— start —

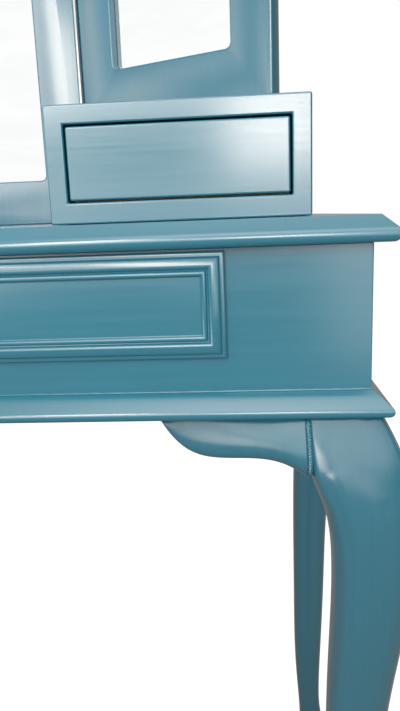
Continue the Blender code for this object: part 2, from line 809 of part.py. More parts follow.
def make_mirror_supports():
    """Two gussets that stand on the tabletop and hold the centre frame up from behind."""
    foot, neck, height, shoulder = GUSSET_FOOT, GUSSET_NECK, GUSSET_HEIGHT, GUSSET_SHOULDER
    outline = [(0.0, 0.0), (foot, 0.0), (foot, shoulder), (neck, height - neck), (neck, height), (0.0, height)]
    back = MIRROR_FACE_Y + MIRROR_THICKNESS + GAP
    x = HINGE_X - STILE / 2
    turn = (math.pi / 2, 0.0, math.pi / 2)
    for side, word in ((-1, "left"), (1, "right")):
        centre = (side * x, back, TOP_HEIGHT + GAP)
        outline_solid(f"mirror_support_{word}", [outline], GUSSET_THICKNESS / 2, "dark_paint", centre, turn)


def make_desk():
    make_tabletop()
    make_base_frame()
    make_aprons()
    for word, (side, end) in CORNERS.items():
        make_leg(f"leg_{word}", side, end)
    make_brackets()
    make_corner_blocks()
    make_runners()
    make_wide_drawer()
    make_box(-1, "left")
    make_box(1, "right")
    make_mirrors()
    make_mirror_supports()


clear_scene()
PARTS = new_collection("dressing_desk")
CUTTERS = new_collection("cutters")
make_desk()
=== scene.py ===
"""The looks of the painted dressing desk: finishes, fine shapes, small fixings, light and camera.

Metres, +Z up, the front toward -Y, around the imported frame. Angles are in degrees unless a comment
says radians.
"""

import json
import math

import bmesh
import bpy
from mathutils import Matrix, Vector, noise
from mathutils.bvhtree import BVHTree

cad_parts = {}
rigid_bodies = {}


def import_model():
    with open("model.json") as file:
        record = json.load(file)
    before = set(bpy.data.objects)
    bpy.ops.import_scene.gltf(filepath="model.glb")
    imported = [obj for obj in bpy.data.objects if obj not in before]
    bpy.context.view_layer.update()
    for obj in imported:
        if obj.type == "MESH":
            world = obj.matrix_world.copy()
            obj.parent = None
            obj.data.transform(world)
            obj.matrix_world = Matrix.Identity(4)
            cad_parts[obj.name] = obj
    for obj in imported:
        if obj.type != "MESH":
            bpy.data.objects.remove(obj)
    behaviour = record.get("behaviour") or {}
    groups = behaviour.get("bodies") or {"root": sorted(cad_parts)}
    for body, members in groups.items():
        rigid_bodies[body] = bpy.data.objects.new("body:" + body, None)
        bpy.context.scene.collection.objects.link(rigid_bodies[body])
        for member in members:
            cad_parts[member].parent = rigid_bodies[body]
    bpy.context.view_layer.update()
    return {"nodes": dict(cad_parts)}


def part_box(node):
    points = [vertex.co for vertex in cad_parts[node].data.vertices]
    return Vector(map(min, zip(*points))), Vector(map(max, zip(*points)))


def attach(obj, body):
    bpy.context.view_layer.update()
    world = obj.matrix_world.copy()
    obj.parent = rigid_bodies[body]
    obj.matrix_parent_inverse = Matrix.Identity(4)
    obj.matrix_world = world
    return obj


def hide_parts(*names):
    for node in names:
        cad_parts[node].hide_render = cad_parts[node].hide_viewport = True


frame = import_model()
NODES = frame["nodes"]

# The camera stands close to the right half of the desk and looks slightly down. Its turns are in radians.
EYE = (0.4404, -0.6343, 0.77343)
YAW = 0.078
PITCH = 0.213
ROLL = -0.039
SENSOR = 36.0
LENS = 32.81
NEAREST = 0.01

# The soft glows of the studio: direction from the desk's front toward +X, height above level, spread,
# and strength. Most stand behind the camera.
GLOWS = [
    (-66, 2, 7, 2.2),
    (-66, 12, 6, 1.4),
    (-40, 2, 6, 2.5),
    (-26, 2, 6, 3.6),
    (-26, 13, 6, 3.8),
    (-2, 12, 6, 1.1),
    (10, 2, 6, 1.2),
    (-54, 24, 7, 1.0),
    (-29, 19, 4, 9.0),
    (-21, 35, 5, 2.4),
    (-2, 26, 10, 1.1),
    (26, 26, 12, 1.3),
    (0, 40, 12, 0.3),
    (0, 63, 14, 2.6),
    (150, 30, 30, 0.33),
    (-150, 30, 30, 0.33),
    (0, 88, 20, 0.9),
]
# Soft cards close behind the camera, which face the desk: centre, width, height, power.
CARDS = [
    ((0.510, -0.95, 0.950), 0.20, 0.17, 1.2),
    ((0.350, -0.95, 0.800), 0.60, 0.10, 0.42),
    ((0.250, -0.95, 1.010), 0.32, 0.07, 0.45),
    ((0.100, -0.95, 1.190), 0.24, 0.42, 3.1),
    ((0.720, -0.95, 0.640), 0.26, 0.28, 0.30),
]
CARD_TINT = (1.0, 0.875, 0.80)
WHITE = (1.0, 1.0, 1.0, 1.0)
# The strength of the light from all around, and of what the camera and the mirrors see there.
SURROUND = 0.15
BACKDROP = 1.0

# The floor lies just under the soles, and reaches so far from its middle. It lights the desk as a mid
# grey, and its glow is added only where it is looked at.
FLOOR_DROP = 0.0005
FLOOR_REACH = 9.0
FLOOR_TONE = 0.32
FLOOR_FLECK = 0.97
FLOOR_GLOW = 0.86
FLOOR_GRAIN = 300
FLOOR_ROUGHNESS = 0.9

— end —

### Request:
Return the listing above word for word.

### Exercise result:
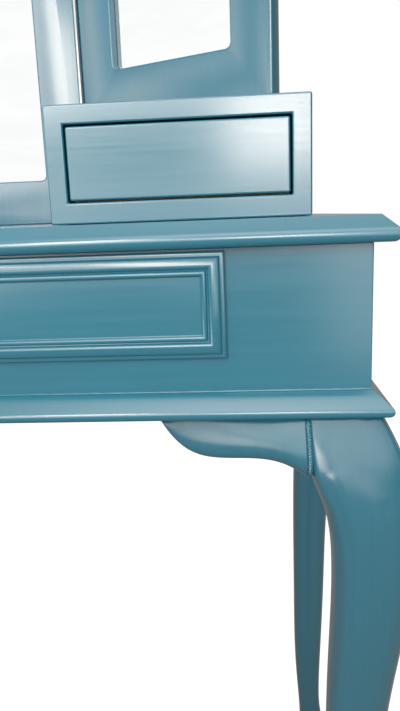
Continue the Blender code for this object: part 2, from line 809 of part.py. More parts follow.
def make_mirror_supports():
    """Two gussets that stand on the tabletop and hold the centre frame up from behind."""
    foot, neck, height, shoulder = GUSSET_FOOT, GUSSET_NECK, GUSSET_HEIGHT, GUSSET_SHOULDER
    outline = [(0.0, 0.0), (foot, 0.0), (foot, shoulder), (neck, height - neck), (neck, height), (0.0, height)]
    back = MIRROR_FACE_Y + MIRROR_THICKNESS + GAP
    x = HINGE_X - STILE / 2
    turn = (math.pi / 2, 0.0, math.pi / 2)
    for side, word in ((-1, "left"), (1, "right")):
        centre = (side * x, back, TOP_HEIGHT + GAP)
        outline_solid(f"mirror_support_{word}", [outline], GUSSET_THICKNESS / 2, "dark_paint", centre, turn)


def make_desk():
    make_tabletop()
    make_base_frame()
    make_aprons()
    for word, (side, end) in CORNERS.items():
        make_leg(f"leg_{word}", side, end)
    make_brackets()
    make_corner_blocks()
    make_runners()
    make_wide_drawer()
    make_box(-1, "left")
    make_box(1, "right")
    make_mirrors()
    make_mirror_supports()


clear_scene()
PARTS = new_collection("dressing_desk")
CUTTERS = new_collection("cutters")
make_desk()
=== scene.py ===
"""The looks of the painted dressing desk: finishes, fine shapes, small fixings, light and camera.

Metres, +Z up, the front toward -Y, around the imported frame. Angles are in degrees unless a comment
says radians.
"""

import json
import math

import bmesh
import bpy
from mathutils import Matrix, Vector, noise
from mathutils.bvhtree import BVHTree

cad_parts = {}
rigid_bodies = {}


def import_model():
    with open("model.json") as file:
        record = json.load(file)
    before = set(bpy.data.objects)
    bpy.ops.import_scene.gltf(filepath="model.glb")
    imported = [obj for obj in bpy.data.objects if obj not in before]
    bpy.context.view_layer.update()
    for obj in imported:
        if obj.type == "MESH":
            world = obj.matrix_world.copy()
            obj.parent = None
            obj.data.transform(world)
            obj.matrix_world = Matrix.Identity(4)
            cad_parts[obj.name] = obj
    for obj in imported:
        if obj.type != "MESH":
            bpy.data.objects.remove(obj)
    behaviour = record.get("behaviour") or {}
    groups = behaviour.get("bodies") or {"root": sorted(cad_parts)}
    for body, members in groups.items():
        rigid_bodies[body] = bpy.data.objects.new("body:" + body, None)
        bpy.context.scene.collection.objects.link(rigid_bodies[body])
        for member in members:
            cad_parts[member].parent = rigid_bodies[body]
    bpy.context.view_layer.update()
    return {"nodes": dict(cad_parts)}


def part_box(node):
    points = [vertex.co for vertex in cad_parts[node].data.vertices]
    return Vector(map(min, zip(*points))), Vector(map(max, zip(*points)))


def attach(obj, body):
    bpy.context.view_layer.update()
    world = obj.matrix_world.copy()
    obj.parent = rigid_bodies[body]
    obj.matrix_parent_inverse = Matrix.Identity(4)
    obj.matrix_world = world
    return obj


def hide_parts(*names):
    for node in names:
        cad_parts[node].hide_render = cad_parts[node].hide_viewport = True


frame = import_model()
NODES = frame["nodes"]

# The camera stands close to the right half of the desk and looks slightly down. Its turns are in radians.
EYE = (0.4404, -0.6343, 0.77343)
YAW = 0.078
PITCH = 0.213
ROLL = -0.039
SENSOR = 36.0
LENS = 32.81
NEAREST = 0.01

# The soft glows of the studio: direction from the desk's front toward +X, height above level, spread,
# and strength. Most stand behind the camera.
GLOWS = [
    (-66, 2, 7, 2.2),
    (-66, 12, 6, 1.4),
    (-40, 2, 6, 2.5),
    (-26, 2, 6, 3.6),
    (-26, 13, 6, 3.8),
    (-2, 12, 6, 1.1),
    (10, 2, 6, 1.2),
    (-54, 24, 7, 1.0),
    (-29, 19, 4, 9.0),
    (-21, 35, 5, 2.4),
    (-2, 26, 10, 1.1),
    (26, 26, 12, 1.3),
    (0, 40, 12, 0.3),
    (0, 63, 14, 2.6),
    (150, 30, 30, 0.33),
    (-150, 30, 30, 0.33),
    (0, 88, 20, 0.9),
]
# Soft cards close behind the camera, which face the desk: centre, width, height, power.
CARDS = [
    ((0.510, -0.95, 0.950), 0.20, 0.17, 1.2),
    ((0.350, -0.95, 0.800), 0.60, 0.10, 0.42),
    ((0.250, -0.95, 1.010), 0.32, 0.07, 0.45),
    ((0.100, -0.95, 1.190), 0.24, 0.42, 3.1),
    ((0.720, -0.95, 0.640), 0.26, 0.28, 0.30),
]
CARD_TINT = (1.0, 0.875, 0.80)
WHITE = (1.0, 1.0, 1.0, 1.0)
# The strength of the light from all around, and of what the camera and the mirrors see there.
SURROUND = 0.15
BACKDROP = 1.0

# The floor lies just under the soles, and reaches so far from its middle. It lights the desk as a mid
# grey, and its glow is added only where it is looked at.
FLOOR_DROP = 0.0005
FLOOR_REACH = 9.0
FLOOR_TONE = 0.32
FLOOR_FLECK = 0.97
FLOOR_GLOW = 0.86
FLOOR_GRAIN = 300
FLOOR_ROUGHNESS = 0.9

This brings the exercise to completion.